Where are the Missing Masses? The Sociology of a Few Mundane Artifacts

Bruno Latour. 1992. Where are the Missing Masses? The Sociology of a Few Mundane Artifacts. In Shaping Technology-Building Society: Studies in Sociotechnical Change, Wiebe Bijker and John Law (editors), MIT Press, Cambridge Mass. pp. 225-259, 1992 [new expanded and revised version of article (35). Republication in the reader Johnson, Deborah J., and Jameson M Wetmore, eds. Technology and Society, Building Our Sociotechnical Future. Cambridge, Mass: MIT Press, 2008 pp. 151-180]

Latour begins by positing the actor network approach as a means of solving the technological determinism vs. social constructivism debates. "Those advocating the actor network approach agree with the social constructivist claim that sociotechnical systems are developed through negotiations between people, institutions, and organizations. But they make the additional interesting argument that artifacts are part of these negotiations as well" (pg. 151). The design of the material world facilitates pushing back on human behaviors. People can determine the meaning of an artifact, but they cannot alter its properties beyond its limitations out of sheer will. Latour explores how artifacts can replace, shape, and limit human actions. Latour believes technologies are so central to human life that we cannot understand how societies work without understanding the role of technologies. Of course, those technologies also carry with them certain values and intentions and goals.

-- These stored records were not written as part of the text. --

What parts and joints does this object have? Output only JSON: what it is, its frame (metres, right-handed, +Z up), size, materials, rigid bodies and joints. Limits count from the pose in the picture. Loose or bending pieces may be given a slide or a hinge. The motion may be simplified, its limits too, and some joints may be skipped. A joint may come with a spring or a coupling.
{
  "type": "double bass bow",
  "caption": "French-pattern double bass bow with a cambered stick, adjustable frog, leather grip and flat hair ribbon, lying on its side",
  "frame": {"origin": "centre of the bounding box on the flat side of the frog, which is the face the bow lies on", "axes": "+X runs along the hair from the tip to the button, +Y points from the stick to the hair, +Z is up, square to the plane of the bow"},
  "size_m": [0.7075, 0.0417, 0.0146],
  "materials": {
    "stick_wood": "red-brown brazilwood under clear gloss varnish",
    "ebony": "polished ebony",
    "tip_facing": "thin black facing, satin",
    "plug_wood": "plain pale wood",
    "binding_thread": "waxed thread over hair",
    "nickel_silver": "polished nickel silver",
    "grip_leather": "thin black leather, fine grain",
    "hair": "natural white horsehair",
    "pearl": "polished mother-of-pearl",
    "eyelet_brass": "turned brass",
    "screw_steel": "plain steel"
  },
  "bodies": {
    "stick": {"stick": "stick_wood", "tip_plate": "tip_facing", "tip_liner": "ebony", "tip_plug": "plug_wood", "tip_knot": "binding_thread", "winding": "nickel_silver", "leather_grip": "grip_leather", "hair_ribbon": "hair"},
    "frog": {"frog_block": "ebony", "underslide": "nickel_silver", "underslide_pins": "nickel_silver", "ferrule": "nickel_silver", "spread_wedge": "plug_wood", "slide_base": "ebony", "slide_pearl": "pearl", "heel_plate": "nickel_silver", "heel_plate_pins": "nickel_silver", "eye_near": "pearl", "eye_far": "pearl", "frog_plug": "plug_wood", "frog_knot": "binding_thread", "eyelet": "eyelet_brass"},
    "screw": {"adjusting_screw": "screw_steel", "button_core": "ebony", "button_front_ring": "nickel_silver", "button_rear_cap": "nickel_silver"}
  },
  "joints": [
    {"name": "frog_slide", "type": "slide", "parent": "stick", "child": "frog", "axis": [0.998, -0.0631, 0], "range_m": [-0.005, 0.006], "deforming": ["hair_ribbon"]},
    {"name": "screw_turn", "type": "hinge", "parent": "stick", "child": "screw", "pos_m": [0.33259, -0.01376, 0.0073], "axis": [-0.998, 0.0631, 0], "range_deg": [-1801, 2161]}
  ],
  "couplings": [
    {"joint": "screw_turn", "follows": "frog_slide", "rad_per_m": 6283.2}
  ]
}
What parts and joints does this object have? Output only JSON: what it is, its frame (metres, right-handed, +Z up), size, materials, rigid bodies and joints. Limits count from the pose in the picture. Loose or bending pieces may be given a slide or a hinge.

He starts with an anecdotal analysis of how cars are designed in such a way to encourage humans to wear a seatbelt, to the point it becomes difficult to defy the design of the car. He questions, too, where the morality of obeying the law and wearing the seatbelt comes from - is it the human, if they put the seatbelt on automatically, without prompting? Is it the car, if the human does not obey the law, and so it beeps incessently until they do? Is there a middle road, where a person disengages the seatbelt alarm in the car and can make their own decision? What about when cars are designed in such a way that there is no way to break the law by not wearing a seatbelt anymore? In the final case, Latour writes that any middle ground has disappeared; "the program of action1 ‘IF a car is moving, THEN the driver has a seat belt’ is enforced" (pg. 152). There is both a logical and sociological rule. A large network - from the car, to policymakers, to Latour, to everyone else on the road and their cars, and the police - are enforcing the law of the seatbelt.

He then moves on to discuss the invention of the door, in particular, its design to keep unwanted beings out, and letting wanted beings in, being predicated on a variety of human actors and social needs. He discusses how the door, when opened, must be closed or else other things, like the cold, could get inside. However, not everyone closes the door. He writes that "this is where the age-old Mumfordian choice" comes in, to either discipline the people or substitute unrealiable people with another human whose focus is to open and close the door (a doorman) (pg. 156). A doorman would make up for all the other unreliable humans; a system of door hinge and doorman. Of course, the doorman would also have to be "disciplined" into the role, and economic barriers might prevent hiring one in the first place. "A simple task—forcing people to close the door—is now performed at an incredible cost; the minimum effect is obtained with maximum spending and discipline" (pg. 156). He offers a new choice: delegate the task to a human doorman or delegate it to a nonhuman actor. The nonhuman will take care of the door without pay, without erratic behavior, and without calling out. This results in the loss of jobs for doormen, and of course, nonhuman mechanisms do not contain human interactions and as such, as Latour puts it, they can seem "rude." Slamming the door in your face due to a heavy spring, for example.

Latour argues that we have not solely delegated tasks to our technologies, but morals, values, duties, ethics. He calls the behavior imposed from machine back onto human a "prescription." Certain prescriptions may be discriminatory, in that certain people cannot properly engage them. Latour gives the example of hydraulic doors, which are difficult for children and elderly people with less strength to use.

Latour defines anthropomorphic in terms of the French etymology, which means to have human shape or give shape to humans. He argues that all technologies are inherently anthropomorphic, in three ways: (1) they are made by humans; (2) they substitute the actions of people and therefore occupy the position of human; (3) they shape human action through prescription. Further, the differences between humans and non-humans is beside the point in Latour's actor network approach. "The distinctions between humans and nonhumans, embodied or disembodied skills, impersonation or ‘‘machination,’’ are less interesting that the complete chain along which competences and actions are distributed" (pg. 165). Humans and technology are not separate; instead, we are "faced with programs of action, sections of which are endowed to parts of humans, while other sections are entrusted to parts of nonhumans" (pg. 174).